With the increasing popularity of social media platforms, particularly TikTok, food content such as “What I Eat in a Day” videos and diet trends have become widespread. These often include language that assigns moral value to food - terms such as “clean,” “junk,” “healthy,” or “bad”; which may contribute to users' perceptions of food as either virtuous or shameful. Thus, this study investigated the influence of TikTok’s food-related discourse on university students’ eating behaviors and emotional relationships with food.
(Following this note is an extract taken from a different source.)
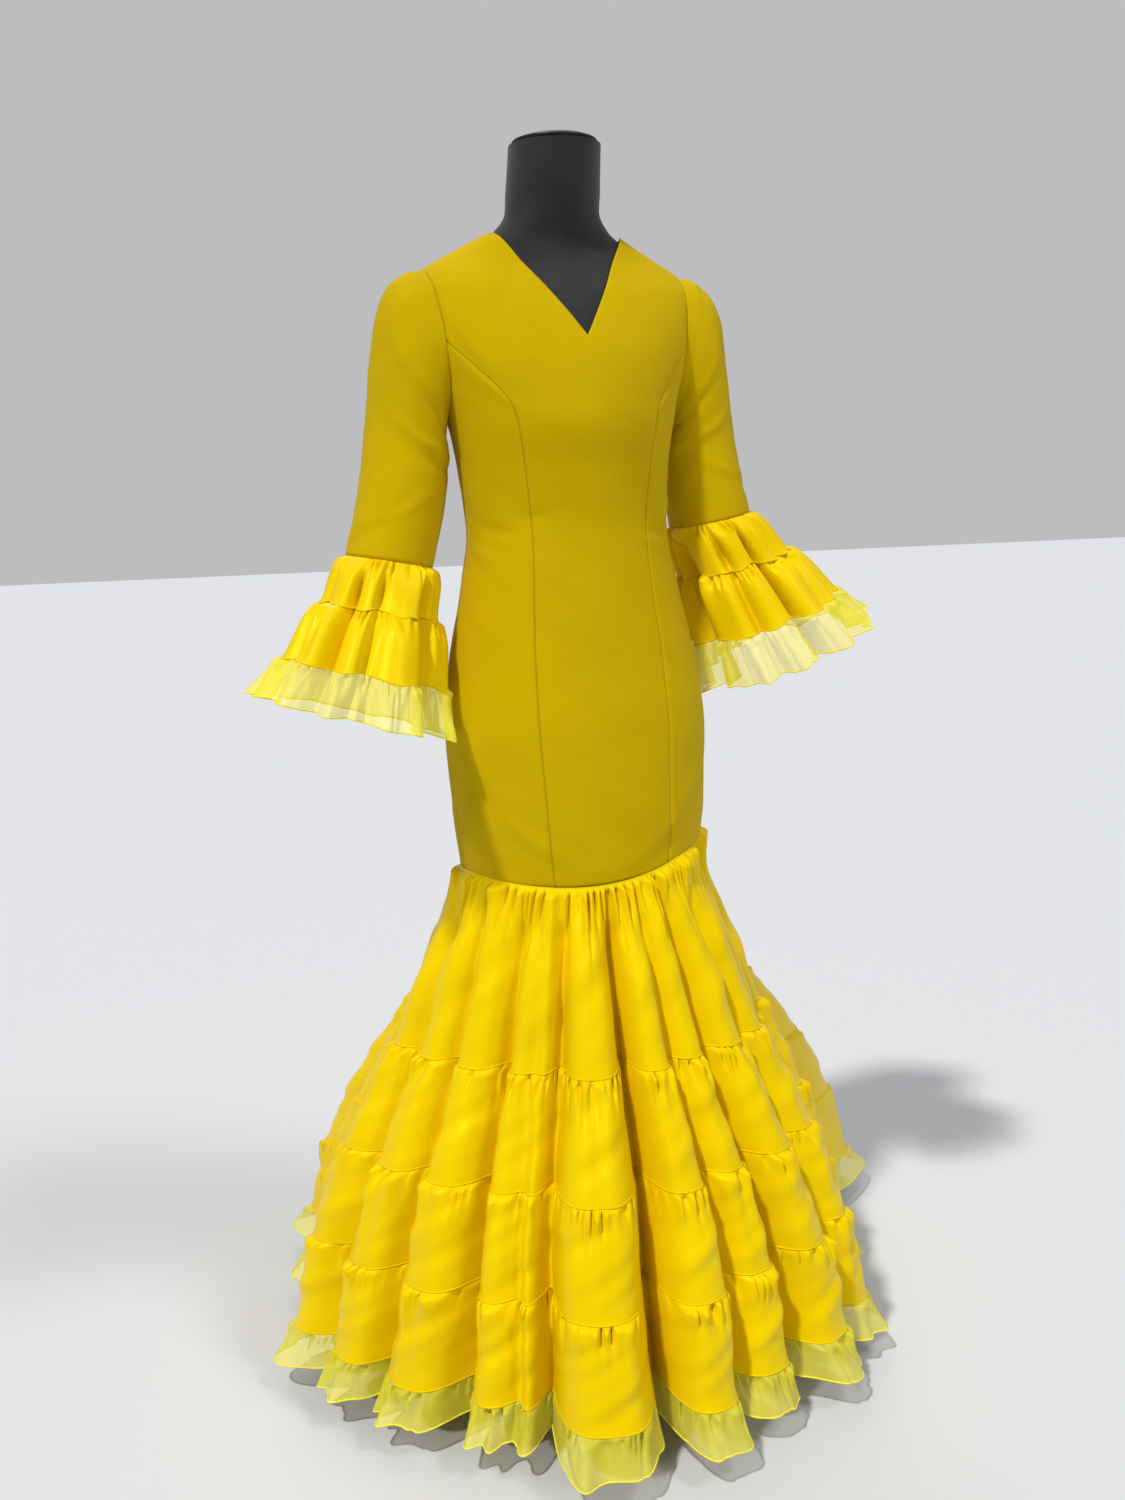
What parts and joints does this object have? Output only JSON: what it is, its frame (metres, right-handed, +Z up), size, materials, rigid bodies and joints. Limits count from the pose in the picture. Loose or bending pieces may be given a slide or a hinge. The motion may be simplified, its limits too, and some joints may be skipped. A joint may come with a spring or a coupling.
{
  "type": "flamenco dress on a limbless dress form",
  "caption": "Fitted long-sleeved flamenco dress with a flared skirt of gathered satin tiers, organza ruffles and frilled cuffs, worn by a standing dress form.",
  "frame": {"origin": "on the floor, at the middle of the underside of the form's base, on the pole's axis", "axes": "+Z up along the pole, -Y is the wearer's front, +X is the wearer's left"},
  "size_m": [0.993, 0.9049, 1.5564],
  "materials": {
    "crepe": "matte stretch crepe, deep golden yellow",
    "satin": "soft satin, bright yellow",
    "organza": "sheer crisp organza with a rolled edge",
    "zip": "nylon coil, yellow",
    "form_cover": "black stretch cover",
    "form_metal": "black satin paint"
  },
  "bodies": {
    "root": {"centre_front": "crepe", "side_front_l": "crepe", "side_front_r": "crepe", "side_back_l": "crepe", "side_back_r": "crepe", "back_l": "crepe", "back_r": "crepe", "back_zip": "zip", "zip_slider": "zip", "sleeve_l": "crepe", "sleeve_r": "crepe", "cuff_tier1_l": "satin", "cuff_tier1_r": "satin", "cuff_tier2_l": "satin", "cuff_tier2_r": "satin", "cuff_ruffle_l": "organza", "cuff_ruffle_r": "organza", "skirt_tier1": "satin", "skirt_tier2": "satin", "skirt_tier3": "satin", "skirt_tier4": "satin", "hem_ruffle": "organza", "form_torso": "form_cover", "form_neck_cap": "form_metal", "form_pole": "form_metal", "form_base": "form_metal"}
  },
  "joints": []
}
This research employed a quantitative, cross-sectional survey design with four key variables: sociodemographic background, patterns of TikTok usage, perceived personal impact of food content, and the role of campus-provided nutrition education. Participants (n=166) responded to a series of Likert-scale items evaluating emotional reactions, trust in TikTok-based nutrition advice, and engagement with food-related trends. Using descriptive statistics and frequency distributions, we examined associations between frequent exposure to food discourse with food moralization and altered dietary decision-making. Preliminary analyses revealed a possible correlation between college students’ exposure to food content on TikTok and stronger moral opinions about food. Thus, our findings contribute to a better understanding of how social media impacts eating attitudes and may inform educational interventions promoting media literacy and healthy relationships with food among university students.
Presenter 3
SHIVANI PAMULA, Elizabeth Gaines, Jennifer Silvers
Cognitive Reappraisal and Its Impact on Memory
Cognitive reappraisal, a form of emotion regulation, involves reinterpreting events to reduce negative emotions like fear, sadness, or anger, and can benefit psychological health. Research suggests that reappraisal not only regulates emotions but also affects memory processes, particularly how negative stimuli are encoded into long-term memory. By influencing the emotional salience of an event, reappraisal may impact memory consolidation. Understanding its effects on memory is crucial for improving psychological treatments targeting both emotional regulation and memory. In this study, we analyze data from a longitudinal study on early life development. Participants engage in an emotion regulation task where they rate emotions after passively viewing or cognitively reappraising negative and neutral stimuli. Two weeks later, they complete two follow-up tasks: a memory task, where they rate whether they recognize the stimuli from the initial session, and an appraisal task, where they rate how negative the stimuli make them feel. We predict that cognitive reappraisal will lead to lower initial emotional ratings and decreased familiarity ratings during the follow-up task compared to non-reappraised stimuli. This suggests that reappraisal not only alters immediate emotional responses but also affects the long-term memory encoding of negative events.
Presenter 4
REALE, MATTHEW, Burgos-Calvillo, Rocio, Basanez, Tatiana, Greenfield, Patricia
Connecting social class and cultural values: A study of Latine immigrants from Mexico
Recent literature suggests that the cultural values people hold are an adaptation to their present sociodemographic conditions (Greenfield, 2009, 2016). Collectivism emerges with low SES, while individualism emerges with high SES (Zhou et al., 2017). Previous studies have found evidence in several populations (Cohen & Varnum, 2016; Holtzman et al., 1975; Hooker et al., 2023), but none have examined the U.S. Mexican Immigrant population. To explore the relationship between social class and cultural values in this population, we are conducting a mixed-method study that integrates both quantitative and qualitative data. Using purposive sampling, we are recruiting and interviewing two groups of participants: high-SES and low-SES Mexican immigrants. Participants are being given 14 scenarios with 3 responses to choose from. Each response is coded to represent either adaptation to a high-SES environment (e.g., individualism), adaptation to a low-SES environment (e.g., collectivism), or an intermediate response. After selecting each response, participants explain the reasoning behind their choice. Four pilot participants, two from each group, were used to finalize the procedure and survey instrument. Pilot data were also used to initiate the development of a coding system for the qualitative reasoning behind each participant’s choices. Data collection for the main study has begun, and 9 participants have currently been interviewed. Additional interview data will be available for presentation at Undergraduate Research Week.
Presenter 5
NEHA VIJAY, Pamela Akun, Victor Morales, Richard Idro, and Rajarshi Mazumder
Comparative Cognitive Deficits in Persons with Nodding Syndrome and Epilepsy from Uganda
This abstract has been withheld from publication.